Review: A Place for Us

Rating: 4 out of 5.

Thinking of his future sometimes felt like looking down a long tunnel, and even if he squinted he could hardly picture what his life would be like when he stepped out at the other end.

A Place for Us follows the lives of an Indian-American Muslim family, gathered in celebration of their eldest daughter, Hadia’s, wedding. Amar, the youngest of the family, reunites with his family for the first time in three years. And his parent’s, Rafiq and Layla, must face the choices they all made all those years ago. A Place for Us spans decades through the eyes of a different family member, marking pivotal moments in the past that broke the bonds and pulled them apart. 

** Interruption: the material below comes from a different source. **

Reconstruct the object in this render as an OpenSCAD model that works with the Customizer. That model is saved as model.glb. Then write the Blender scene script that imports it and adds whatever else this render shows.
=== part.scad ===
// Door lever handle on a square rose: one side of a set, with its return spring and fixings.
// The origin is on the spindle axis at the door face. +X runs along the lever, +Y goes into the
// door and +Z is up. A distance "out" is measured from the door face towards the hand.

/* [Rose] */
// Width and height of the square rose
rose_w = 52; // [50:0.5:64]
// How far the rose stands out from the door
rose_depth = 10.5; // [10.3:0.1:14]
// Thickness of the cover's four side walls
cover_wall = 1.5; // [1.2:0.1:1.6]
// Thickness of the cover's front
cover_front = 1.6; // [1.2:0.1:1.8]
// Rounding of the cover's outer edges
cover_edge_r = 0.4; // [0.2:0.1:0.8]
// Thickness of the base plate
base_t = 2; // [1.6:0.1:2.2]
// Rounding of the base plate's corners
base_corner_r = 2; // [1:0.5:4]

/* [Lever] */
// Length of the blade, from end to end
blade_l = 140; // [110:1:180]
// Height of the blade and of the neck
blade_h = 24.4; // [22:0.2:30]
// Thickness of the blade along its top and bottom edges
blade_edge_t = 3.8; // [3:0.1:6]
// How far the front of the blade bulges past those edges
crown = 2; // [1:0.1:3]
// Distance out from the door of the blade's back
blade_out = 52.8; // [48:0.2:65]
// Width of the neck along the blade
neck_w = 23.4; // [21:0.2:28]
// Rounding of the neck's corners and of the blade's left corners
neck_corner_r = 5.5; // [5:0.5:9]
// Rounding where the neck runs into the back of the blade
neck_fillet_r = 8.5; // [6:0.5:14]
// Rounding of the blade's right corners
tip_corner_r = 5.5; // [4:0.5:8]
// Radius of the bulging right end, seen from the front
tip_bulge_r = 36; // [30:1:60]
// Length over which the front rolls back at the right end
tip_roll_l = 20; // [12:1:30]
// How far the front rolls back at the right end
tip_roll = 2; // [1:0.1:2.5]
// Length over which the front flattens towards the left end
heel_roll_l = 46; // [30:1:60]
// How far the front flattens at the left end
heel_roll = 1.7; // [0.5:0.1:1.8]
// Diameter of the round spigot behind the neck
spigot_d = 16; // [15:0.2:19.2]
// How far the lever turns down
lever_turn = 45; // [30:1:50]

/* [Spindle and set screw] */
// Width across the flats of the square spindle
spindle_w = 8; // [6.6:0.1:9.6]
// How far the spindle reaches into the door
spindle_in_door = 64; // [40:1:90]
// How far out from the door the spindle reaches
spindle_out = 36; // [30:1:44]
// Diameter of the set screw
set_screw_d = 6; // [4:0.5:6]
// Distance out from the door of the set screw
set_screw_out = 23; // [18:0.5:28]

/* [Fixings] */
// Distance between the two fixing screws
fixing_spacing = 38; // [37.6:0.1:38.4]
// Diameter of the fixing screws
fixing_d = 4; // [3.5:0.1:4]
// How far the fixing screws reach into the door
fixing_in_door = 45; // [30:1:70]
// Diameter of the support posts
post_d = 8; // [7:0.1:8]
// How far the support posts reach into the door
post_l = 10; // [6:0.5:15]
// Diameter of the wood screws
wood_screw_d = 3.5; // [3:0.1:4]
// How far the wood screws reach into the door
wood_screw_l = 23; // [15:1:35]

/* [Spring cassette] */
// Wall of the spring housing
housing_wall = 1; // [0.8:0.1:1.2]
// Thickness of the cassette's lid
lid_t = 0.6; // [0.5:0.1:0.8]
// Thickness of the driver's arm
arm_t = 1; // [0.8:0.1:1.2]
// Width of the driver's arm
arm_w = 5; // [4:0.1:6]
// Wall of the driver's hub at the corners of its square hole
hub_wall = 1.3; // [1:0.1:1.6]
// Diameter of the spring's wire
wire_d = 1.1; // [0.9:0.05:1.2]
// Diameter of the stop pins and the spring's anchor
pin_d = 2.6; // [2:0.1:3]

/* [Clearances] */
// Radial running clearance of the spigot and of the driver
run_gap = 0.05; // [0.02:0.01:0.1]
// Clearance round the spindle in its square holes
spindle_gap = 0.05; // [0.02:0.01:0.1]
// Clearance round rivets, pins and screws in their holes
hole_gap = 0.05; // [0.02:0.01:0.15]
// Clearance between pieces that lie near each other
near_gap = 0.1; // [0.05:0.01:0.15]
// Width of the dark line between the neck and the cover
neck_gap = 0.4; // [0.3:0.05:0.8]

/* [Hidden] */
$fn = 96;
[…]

It isn’t often a book that manages to enchant me as such as this book did. I had closed the final page at 2 am and truly felt what it mean to have a heavy heart. A Place for Us hit me harder than I would have ever expected. I wasn’t even planning on reviewing this book, because I feel like anything I write could never truly explain how much this book resonated with me. 

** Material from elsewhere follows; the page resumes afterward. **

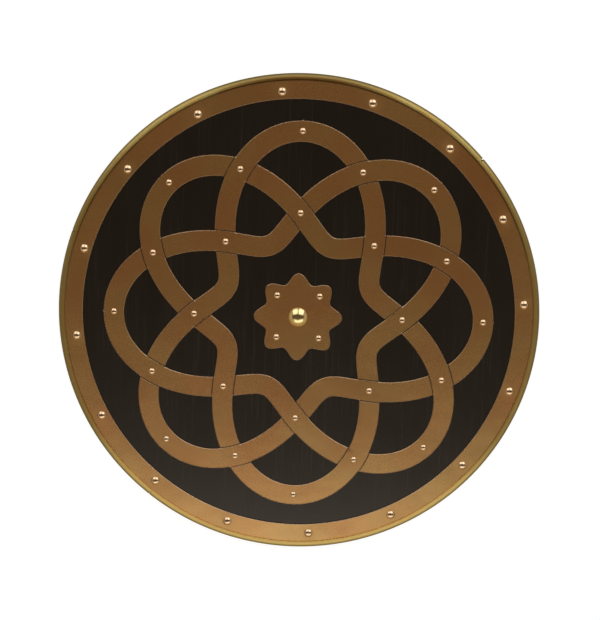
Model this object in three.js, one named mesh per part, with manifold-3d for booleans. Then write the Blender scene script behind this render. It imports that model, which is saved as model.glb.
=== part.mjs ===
// A round wooden shield, 610 mm across, lying face up on its back.
//
// A flat black board carries a band of bronze sheet round its rim and, inside it, an interlaced ring of
// eight loops cut from the same sheet, with a small rosette in the middle. A brass edging in three
// lengths is rolled over the edge of board and band. Its ends meet in open butt joints, and the widest
// one has sprung into a notch. Domed brass nails hold the sheets, and a large dome sits in the centre.
//
// Millimetres, +Z up out of the face. The origin is on the shield's axis, in the plane that it lies on.
// Angles run anticlockwise from +X, seen from the front.

import * as THREE from "three";
import { mergeVertices } from "three/addons/utils/BufferGeometryUtils.js";
import Module from "manifold-3d";

const wasm = await Module();
wasm.setup();

// Driving dimensions
const SHIELD_RADIUS = 305;
const BOARD_THICKNESS = 10;
const SHEET_THICKNESS = 1;
const CLEARANCE = 0.3; // between pieces that touch
const ROUND_SIDES = 60; // facets round the full circle
const SEAM_TOLERANCE = 0.002; // for taking out the seams that joining leaves on flat faces

// Rolled edging: a thin round bead, open towards the shield's middle
const EDGING_WALL = 1;
const EDGING_HALF_WIDTH = 6.4;
const EDGING_HALF_HEIGHT = 7.2;
const EDGING_OUTSIDE = [-105, -90, -60, -30, 0, 30, 60, 90, 105]; // round the bead, from back to face
const EDGING_INSIDE = [105, 85, 45, 0, -45, -85, -105];
const EDGING_CENTRE_RADIUS = SHIELD_RADIUS - EDGING_HALF_WIDTH;

// Its joints: where each length starts, and the gap's width at the lips and at the shield's rim
const EDGING_JOINTS = [
  { name: "edging_upper", start: 42.5, lipGap: 0.3, rimGap: 3.2 },
  { name: "edging_left", start: 160.5, lipGap: 0.3, rimGap: 1.6 },
  { name: "edging_lower", start: 232, lipGap: 0.3, rimGap: 1.2 },
];

// Heights above the plane that the shield lies on
const STACK = BOARD_THICKNESS + CLEARANCE + SHEET_THICKNESS;
const BOARD_BACK = EDGING_HALF_HEIGHT - STACK / 2;
const BOARD_FACE = BOARD_BACK + BOARD_THICKNESS;
const SHEET_BACK = BOARD_FACE + CLEARANCE;
const SHEET_FACE = SHEET_BACK + SHEET_THICKNESS;
const NAIL_SEAT = SHEET_FACE + CLEARANCE;

// Board, and the band of sheet round its rim, both reaching under the edging
const BOARD_RADIUS = 299.4;
const BAND_INNER_RADIUS = 273.5;

// Interlaced ring: one strap that winds three times round and makes eight loops
const STRAP_WIDTH = 26;
const STRAP_MEAN_RADIUS = 166;
const STRAP_SWING = 68; // how far its middle line swings out and in from the mean radius
const LOOP_COUNT = 8;
const WINDING_COUNT = 3;
const STEPS_PER_LOOP = 33;
const FIRST_LOOP = 90;

// Engraved lines beside the strap that runs on top at each crossing
const LINE_WIDTH = 1.6;
const LINE_DEPTH = 0.45;
const LINE_HALF_LENGTH = 20;
const LINE_STEPS = 2;

// Rosette in the middle
const ROSETTE_MEAN_RADIUS = 50;
const ROSETTE_LOBE = 6;
const ROSETTE_STEPS = 64;

// Nails: domed heads on square, tapered shanks. Head and shank are radii, dome and length are heights.
const RIM_NAIL = { head: 5.7, dome: 2.8, shank: 1.6, length: 9, sides: 8, steps: 2 };
const SHEET_NAIL = { head: 4.3, dome: 2.1, shank: 1.6, length: 9, sides: 8, steps: 2 };
const CENTRE_NAIL = { head: 12.2, dome: 6, shank: 2.4, length: 9, sides: 20, steps: 5 };
const HOLE_SPARE_DEPTH = 0.4;

// The rim nails were spaced by eye, on a circle that is a little off centre.
const RIM_NAIL_ANGLES = [
  4.9, 27.5, 49.9, 72.5, 95.4, 117.5, 140.3, 163.7, 186.6, 208.7, 231, 252.7, 274.2, 296.3, 319.1, 342.1,
];
const RIM_NAIL_CIRCLE = 284.4;
const RIM_NAIL_CIRCLE_SHIFT = 1.65;
const RIM_NAIL_CIRCLE_SHIFTED_TO = -51;
const ROSETTE_NAIL_COUNT = 4;
const ROSETTE_NAIL_CIRCLE = 38;
const FIRST_ROSETTE_NAIL = 45;

const radians = THREE.MathUtils.degToRad;
const polar = (radius, degrees) =>
  new THREE.Vector2(radius * Math.cos(radians(degrees)), radius * Math.sin(radians(degrees)));

// Solids: closed meshes, joined and cut

function solidFrom(geometry) {
  const bare = geometry.clone();
  bare.deleteAttribute("normal");
  bare.deleteAttribute("uv");
  const merged = mergeVertices(bare, 1e-4);
  return new wasm.Manifold(
    new wasm.Mesh({
      numProp: 3,
      vertProperties: new Float32Array(merged.attributes.position.array),
      triVerts: new Uint32Array(merged.index.array),
    }),
  );
}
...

Being character-driven, Mirza blew me away at how well each character come through. Amar is the youngest of the family, his departure from the family was years in the making. He feels trapped within the demands of his family, culture and internal turmoil. I felt extremely attached to him especially in the deep moments where he feels like as though anything he does is never good enough.  Hadia was almost like looking in the mirror. Her constant need to please her family and community, her entire self-worth is built upon approval. The enormous pressure to succeed as the eldest silences some of her best thought. However, Huda, the middle child, was almost non-existent. She appears as a messenger between Amar and Hadia, but other than that, her presence was almost forgettable, whether it was intentional or not is unclear. Rafiq and Layla are of an older generation who struggle to raise their kids within their cultural values which, in turn, affect the way their children balance themselves between two different cultures. I found myself quite angry at their actions, their adamant behaviour quite literally pushed their children away and they don’t realise it until it’s too late. 

Overall, A Place for Us is overflowing with little moments that resonated with me deeply. It emphasises the importance of family, love, and most importantly, forgiveness. The structure of A Place for Us is unconventional: the novel switches from points of view, jumping from the past to the present. I know that other readers can find it confusing, but I found that Mirza pulled it off well. Her writing is naturalistic and easy to understand. What isn’t said is often more affecting and resonating, and Mirza is a natural at tugging at the heartstrings in the quietest of moments.